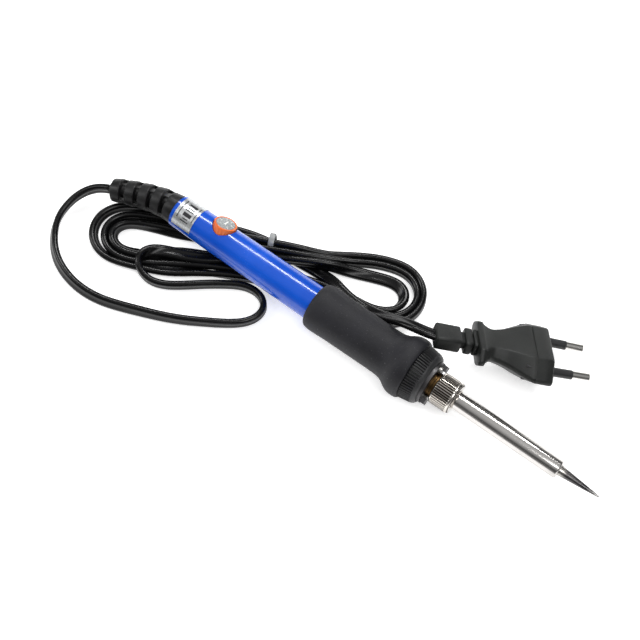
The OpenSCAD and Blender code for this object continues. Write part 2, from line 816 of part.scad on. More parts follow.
module plug_crimps() {
    color("#c8b070") plug() difference() {
        pin_places() crimp_shape();
        wire_shape(core_r);
    }
}

module plug_wires() {
    color("#2a58b0") plug() wire_shape(core_r);
}

handle_tube();
rating_label();
grip_sleeve();
front_collar();
front_plate();
plate_screws();
threaded_spigot();
heater_base();
heater_element();
soldering_tip();
barrel_tube();
barrel_nut();
dial_knob();
dial_face();
potentiometer_shaft();
potentiometer_body();
circuit_board();
triac();
diac();
film_capacitor();
resistors();
mains_leads();
heater_leads();
clamp_saddle();
clamp_bar();
clamp_screws();
strain_relief();
cord_inlet();
cord_loop();
cord_hank();
cord_tail();
hank_tie();
plug_body();
plug_insert();
plug_pins();
pin_sleeves();
plug_crimps();
plug_wires();
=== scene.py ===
# %% [markdown]
# # A mains soldering iron with its cord and plug
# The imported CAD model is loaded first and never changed. It gives every place and size. The cells below make the
# surfaces that CAD leaves plain: the cord, the moulded rubber, the knurled metal, the printed label and dial.

# %% Load the frame
import bpy
import bmesh
import numpy as np
from math import cos, pi, radians, sin
from mathutils import Matrix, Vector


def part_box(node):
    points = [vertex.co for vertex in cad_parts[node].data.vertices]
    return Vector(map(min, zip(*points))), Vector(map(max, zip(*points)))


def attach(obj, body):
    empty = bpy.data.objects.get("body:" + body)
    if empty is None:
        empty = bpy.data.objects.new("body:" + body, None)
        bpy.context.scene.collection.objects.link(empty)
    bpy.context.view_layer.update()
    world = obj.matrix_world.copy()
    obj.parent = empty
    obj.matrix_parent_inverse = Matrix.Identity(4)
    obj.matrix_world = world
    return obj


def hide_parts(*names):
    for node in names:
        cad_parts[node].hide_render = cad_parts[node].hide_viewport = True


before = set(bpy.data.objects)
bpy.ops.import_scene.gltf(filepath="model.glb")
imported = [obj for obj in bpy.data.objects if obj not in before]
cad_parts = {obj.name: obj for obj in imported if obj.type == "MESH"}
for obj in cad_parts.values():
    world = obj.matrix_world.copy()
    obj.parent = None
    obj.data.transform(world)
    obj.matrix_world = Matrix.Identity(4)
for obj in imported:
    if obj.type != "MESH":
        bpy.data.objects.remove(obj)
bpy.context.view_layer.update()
MM = 0.001

# %% [markdown]
# ## The camera
# A long lens high above the iron shows it nearly in plan, turned across the picture. The camera's axes are worked
# out from two angles, because the right and up vectors of a camera that doesn't roll follow from where it looks.

# %% Camera
AZIMUTH, ELEVATION, DISTANCE = radians(36.822), radians(66), 647.13
LOOK_AT = np.array([-28.078, -4.932, 14.0])
LENS, SENSOR = 84.99, 36.0

back = np.array([sin(AZIMUTH) * cos(ELEVATION), -cos(AZIMUTH) * cos(ELEVATION), sin(ELEVATION)])
right = np.array([cos(AZIMUTH), sin(AZIMUTH), 0])
camera_data = bpy.data.cameras.new("camera")
camera_data.lens, camera_data.sensor_width = LENS, SENSOR
camera = bpy.data.objects.new("camera", camera_data)
bpy.context.scene.collection.objects.link(camera)
place = np.eye(4)
place[:3, :3] = np.stack([right, np.cross(back, right), back], 1)
place[:3, 3] = (LOOK_AT + back * DISTANCE) * MM
camera.matrix_world = Matrix(place.tolist())
bpy.context.scene.camera = camera
print("camera at", [round(float(v), 4) for v in place[:3, 3]])

# %% [markdown]
# ## Grids and profiles
# Every new surface here is a grid of points: rows along the piece and columns round it. One helper turns a grid into
# faces, and another joins grids into one object and closes its poles. A turned part is a profile of (station,
# radius) points carried round the handle's axis, and its corners are rounded first, since no moulded edge is sharp.

# %% Mesh helpers
grip_low, grip_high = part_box("grip_sleeve")
AXIS_Z = grip_low[2] / MM + (grip_high[2] - grip_low[2]) / MM / 2
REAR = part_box("handle_tube")[0][0] / MM


def grid(points, closed=True, caps=False):
    """(vertices, faces, corner UVs) of a grid of rows x columns points. Column j joins column j + 1, and the last
    joins the first where closed. U runs along the rows and V round the columns, both from 0 to 1."""
    rows, cols = points.shape[:2]
    spans = cols if closed else cols - 1
    i, j = (a.ravel() for a in np.meshgrid(np.arange(rows - 1), np.arange(spans), indexing="ij"))
    faces = np.stack([i * cols + j, i * cols + (j + 1) % cols, (i + 1) * cols + (j + 1) % cols, (i + 1) * cols + j], 1)
    u = np.stack([i, i, i + 1, i + 1], 1) / (rows - 1)
    v = np.stack([j, j + 1, j + 1, j], 1) / spans
    faces, corners = faces.tolist(), np.stack([u, v], -1).reshape(-1, 2)
    if caps:
        faces += [list(range(cols)), list(range(rows * cols - 1, (rows - 1) * cols - 1, -1))]
        corners = np.concatenate([corners, np.zeros((2 * cols, 2))])
    return points.reshape(-1, 3), faces, corners


def make(name, parts, sharp=40):
    """One object from grids in millimetres, with its poles merged, its faces turned outwards, and smooth shading
    that breaks at edges steeper than `sharp` degrees."""
    verts, faces, corners, start = [], [], [], 0
    for points, some_faces, some_corners in parts:
        verts.append(points)
        faces += [[k + start for k in f] for f in some_faces]
        corners.append(some_corners)
        start += len(points)
    mesh = bpy.data.meshes.new(name)
    mesh.from_pydata((np.concatenate(verts) * MM).tolist(), [], faces)
    layer = mesh.uv_layers.new(name="UVMap")
    layer.data.foreach_set("uv", np.concatenate(corners).astype(np.float32).ravel())
    work = bmesh.new()
    work.from_mesh(mesh)
    bmesh.ops.remove_doubles(work, verts=work.verts, dist=2e-6)
    bmesh.ops.recalc_face_normals(work, faces=work.faces)
    work.to_mesh(mesh)
    work.free()
    mesh.polygons.foreach_set("use_smooth", np.ones(len(mesh.polygons), bool))
    mesh.set_sharp_from_angle(angle=radians(sharp))
    piece = bpy.data.objects.new(name, mesh)
    bpy.context.scene.collection.objects.link(piece)
    print(f"{name}: {len(mesh.vertices)} points, {len(mesh.polygons)} faces")
    return piece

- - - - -

### What is required
Across the data above, how many lines include the word "first"? Give only the count.

### Correct result
3